Me considero una persona muy perfeccionista. Lo admito. Y si hay algo que no soporto es que las cosas no salgan como lo tengo planeado. De hecho, hasta hace poco tiempo me empeñaba en tener todo bajo control, planear las cosas yo sola y organizar hasta el más mínimo detalle. Tal era la obsesión que cuando por motivos externos a mí, algo salía mal, me culpaba constantemente y me comía la cabeza pensando qué podría haber hecho para evitarlo.

Es cierto que a la vez que esa obsesión era cada vez más grande, conseguía todos los objetivos que me proponía. Cosa que quería, cosa que conseguía, de la forma que yo quería y para cuándo yo quería. Sin embargo, eso me ha llevado en varias ocasiones a exigirme más de la cuenta, a vivir sin frenar. Creo que no sabía pisar el freno. Y no frenar en el momento adecuado te puede llevar a pasarlo realmente mal. La verdad es que pocas veces he sentido una presión tan fuerte como para hacerme un nudo en la garganta, notar presión en el pecho o incluso no dormir hasta que estás tan agotado que caes en tus sueños – o pesadillas – ya por necesidad estrictamente fisiológica.

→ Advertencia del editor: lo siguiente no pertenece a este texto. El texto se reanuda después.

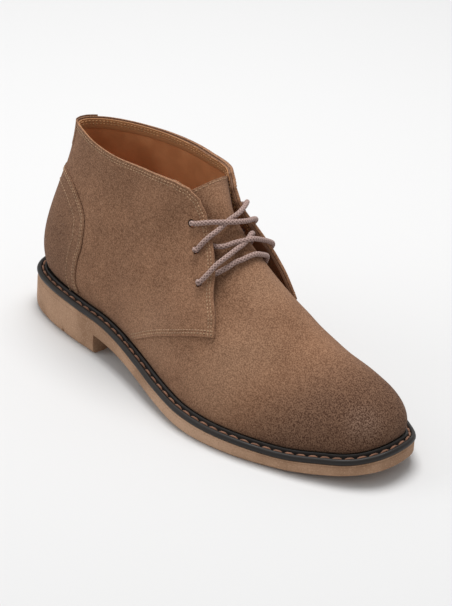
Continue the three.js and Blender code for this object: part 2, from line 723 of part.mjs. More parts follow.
// Tongue: the vamp's surface carried on under the facings, easing into a plain arched strap
// at its top
function makeTongue() {
  const lengthSteps = 14;
  const acrossSteps = 10;
  const first = tongueRows[0].at;
  const last = tongueRows[tongueRows.length - 1].at;
  const loops = [];
  for (let i = 0; i <= lengthSteps; i += 1) {
    const turn = first + ((last - first) * i) / lengthSteps;
    const inwards = ridgeNormal(turn).negate();
    const loop = [];
    const row = (depth, order) => {
      for (const k of order) {
        const across = (2 * k) / acrossSteps - 1;
        const side = across < 0 ? -1 : 1;
        const up = 1 - Math.abs(across) * (1 - along(tongueRows, 'edge', turn));
        const under = offLast(side, turn, up, -upperWall - 2 * seatGap);
        under.addScaledVector(inwards, tongueSink * blend(0.37, 0.42, turn));
        const strap = ribTop(side, Math.min(turn, collarStart));
        strap.y += across * along(tongueRows, sideName(side), turn);
        const sag = along(tongueRows, 'sag', turn) * across ** 2;
        strap.addScaledVector(inwards, along(tongueRows, 'sink', turn) + sag);
        const point = under.lerp(strap, blend(0.44, 0.52, turn));
        loop.push(point.addScaledVector(inwards, depth));
      }
    };
    const order = Array.from({ length: acrossSteps + 1 }, (_, k) => k);
    row(0, order);
    row(tongueThickness, order.reverse());
    loops.push(loop);
  }
  return stackedSolid(loops);
}

// Round lace along a smooth route
function laceRun(points) {
  const places = points.map((p) => new THREE.Vector3(...p));
  const route = new THREE.CatmullRomCurve3(places, false, 'centripetal');
  const section = new THREE.Shape();
  section.absarc(0, 0, laceDiameter / 2, 0, 2 * Math.PI);
  const steps = Math.round(route.getLength() / (1.8 * laceDiameter));
  return solidOf(new THREE.ExtrudeGeometry(section, {
    steps, curveSegments: 4, bevelEnabled: false, extrudePath: route,
  }));
}

const suede = { color: 0x7d5f4c, roughness: 0.95, metalness: 0 };
const darkSuede = { color: 0x6a4c3c, roughness: 0.95, metalness: 0 };
const crepe = { color: 0xc08a52, roughness: 0.85, metalness: 0 };
const weltRubber = { color: 0x3a3230, roughness: 0.6, metalness: 0 };
const leather = { color: 0xb5723d, roughness: 0.6, metalness: 0 };
const cord = { color: 0x94807a, roughness: 0.9, metalness: 0 };

const boot = new THREE.Group();
boot.add(pieceOf('outsole', makeOutsole(), crepe));
boot.add(pieceOf('welt', makeWelt(), weltRubber));
boot.add(pieceOf('insole', makeInsole(), leather));
boot.add(pieceOf('upper', makeUpper(), suede));
boot.add(pieceOf('heel_counter', makeCounter(), darkSuede));
boot.add(pieceOf('back_tab', makeBackTab(), suede));
boot.add(pieceOf('tongue', makeTongue(), suede));
const topLaces = laceRun(laceRoutes.topOver).add(laceRun(laceRoutes.topUnder));
const middleLaces = laceRun(laceRoutes.middleOver).add(laceRun(laceRoutes.middleUnder));
boot.add(pieceOf('lace_top_cross', topLaces, cord));
boot.add(pieceOf('lace_middle_cross', middleLaces, cord));
boot.add(pieceOf('lace_low_bar', laceRun(laceRoutes.low), cord));

// The middle of the sole's length and width stands at the origin
const edges = roundTheFoot(200).map(({ side, turn }) => outlinePoint(side, turn).y);
boot.position.set(-soleLength / 2, -(Math.min(...edges) + Math.max(...edges)) / 2, 0);

export default boot;
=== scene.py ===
# Chukka boot for the right foot, dressed over its solids. Toe +X, inner side +Y, up +Z, metres.
# The surface functions below work in the maker's own measure: millimetres from the back of the
# heel, which toFrame() turns into the shared frame.
import bpy, bmesh, math
import numpy as np
from mathutils import Vector, Matrix


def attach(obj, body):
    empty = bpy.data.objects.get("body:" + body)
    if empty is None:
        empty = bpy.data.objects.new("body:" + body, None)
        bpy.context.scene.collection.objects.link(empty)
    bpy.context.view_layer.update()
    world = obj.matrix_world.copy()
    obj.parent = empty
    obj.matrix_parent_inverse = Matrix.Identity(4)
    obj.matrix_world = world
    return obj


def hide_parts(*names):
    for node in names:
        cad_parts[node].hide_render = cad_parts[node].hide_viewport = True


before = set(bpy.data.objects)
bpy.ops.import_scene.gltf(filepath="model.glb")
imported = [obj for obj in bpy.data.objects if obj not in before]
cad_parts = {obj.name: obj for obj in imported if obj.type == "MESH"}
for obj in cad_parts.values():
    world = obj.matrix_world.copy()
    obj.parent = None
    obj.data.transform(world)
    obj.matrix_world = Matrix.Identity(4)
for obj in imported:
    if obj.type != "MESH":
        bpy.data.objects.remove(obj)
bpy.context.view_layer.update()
print("frame loaded")

# Camera, floor and light

view = {"turn": 47.78, "rise": 29.53, "roll": 3.81, "distance": 1.64025, "focalPixels": 2642.62,
        "target": (0, 0.0046846, 0.055), "centrePixel": (217.2, 303.99)}
studio = {"floorColour": 0.68, "worldStrength": 0.5, "keySize": 0.9, "keyPower": 21,
          "keyPlace": (-0.2, 0.22, 1.5), "fillSize": 1.2, "fillPower": 5.5, "fillPlace": (-1.1, -1.1, 0.8)}


def addObject(name, data):
    holder = bpy.data.objects.new(name, data)
    bpy.context.scene.collection.objects.link(holder)
    return holder


def makeCamera(imageWidth=452, imageHeight=606, sensor=36):
    turn, rise, roll = (math.radians(view[key]) for key in ("turn", "rise", "roll"))
    back = Vector((math.cos(turn) * math.cos(rise), -math.sin(turn) * math.cos(rise), math.sin(rise)))
    right = (-back).cross(Vector((0, 0, 1))).normalized()
    up = right.cross(-back)
    camera = bpy.data.cameras.new("camera")
    camera.sensor_width = sensor
    camera.lens = view["focalPixels"] / imageHeight * sensor
    camera.shift_x = (imageWidth / 2 - view["centrePixel"][0]) / imageHeight
    camera.shift_y = (view["centrePixel"][1] - imageHeight / 2) / imageHeight
    holder = addObject("camera", camera)
    across = math.cos(roll) * right + math.sin(roll) * up
    upright = -math.sin(roll) * right + math.cos(roll) * up
    matrix = Matrix((across, upright, back)).transposed().to_4x4()
    matrix.translation = Vector(view["target"]) + back * view["distance"]
    holder.matrix_world = matrix
    bpy.context.scene.camera = holder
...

En circunstancias normales sentía que mi cuerpo me avisaba haciéndome estar alerta y con cierto nerviosismo para no olvidarme de mi objetivo y esforzarme. Pero quiero remitirme a esas ocasiones en las que la urgencia por conseguir aquello que anhelaba me generaba tal presión que era incapaz de gestionar mis emociones, estaba irascible, el insomnio se apoderaba de mí cada noche y el miedo al fracaso, a las consecuencias que puede traer consigo, me machaca tanto mental como físicamente. Y lo peor de todo eso es que hasta que no te hundes o te chocas contra la pared con la palabra fracaso escrita y que te obliga a pararte en seco, no eres capaz de quitarte la venda que te impedía ver otras posibilidades. Esa presión te tiene tan ciego que no eres consciente de la realidad: TU FRACASO NO VA A ACABAR CON EL MUNDO.

Sé que puede sonar a tópico, pero es verdad, un fracaso nunca supondrá el fin, sólo un desvío en el camino. A veces no somos conscientes de que cada persona tiene sus limitaciones concretas y no conseguir algo no te hace un fracasado, simplemente necesitas algo más de tiempo. Y de eso te das cuenta cuando abres los ojos y lo ves desde otro punto de vista, que, por desgracia, sucede cuando estás en lo más profundo y ya no puedes arreglar nada, sino dejar que pase la tormenta, pararte, escuchar a tu cuerpo y observar tu mundo. Piensa quién eres, dónde estás, todo lo que ya has conseguido y a dónde quieres llegar. Entonces te darás cuenta de que ese fracaso no te hace peor que antes. Incluso ese posible miedo que te puede surgir a decepcionar a los que te rodean, de sentirte juzgado, desaparece. Porque tu círculo se pondrá de tu lado y te ayudará a seguir. Por eso es bueno que también cuentes con los que te rodean. Apóyate en ellos si lo necesitas, expresa tus emociones, no te guardes nada porque ellos serán otra visión fresca y diferente de la situación y un arma que calmará tu ansiedad y nerviosismo.

¿Cómo sé esto? Porque he tenido que aprender a fracasar a base de grandes fracasos. Me he permitido cometer errores y decirme a mí misma que no pasa nada, levantarme y buscar otra vía. Es difícil, no lo voy a negar, pero aprender a frenar ha potenciado mi capacidad de confiar en mi alrededor. He aprendido a dejarme escuchar, apoyándome en la ayuda de la gente que quiere estar conmigo y que no me mira con los ojos de una exigente como yo. Y os aseguro que la presión en el pecho desaparece y el nudo en la garganta se desata. Además, todo hay que decirlo, es probable que ese fracaso, si no te rindes y sigues luchando, te lleve a una victoria aún más dulce. Porque al igual que dicen “Cuánto más subes, mayor será la caída”, seamos positivos, que a la inversa también sucede.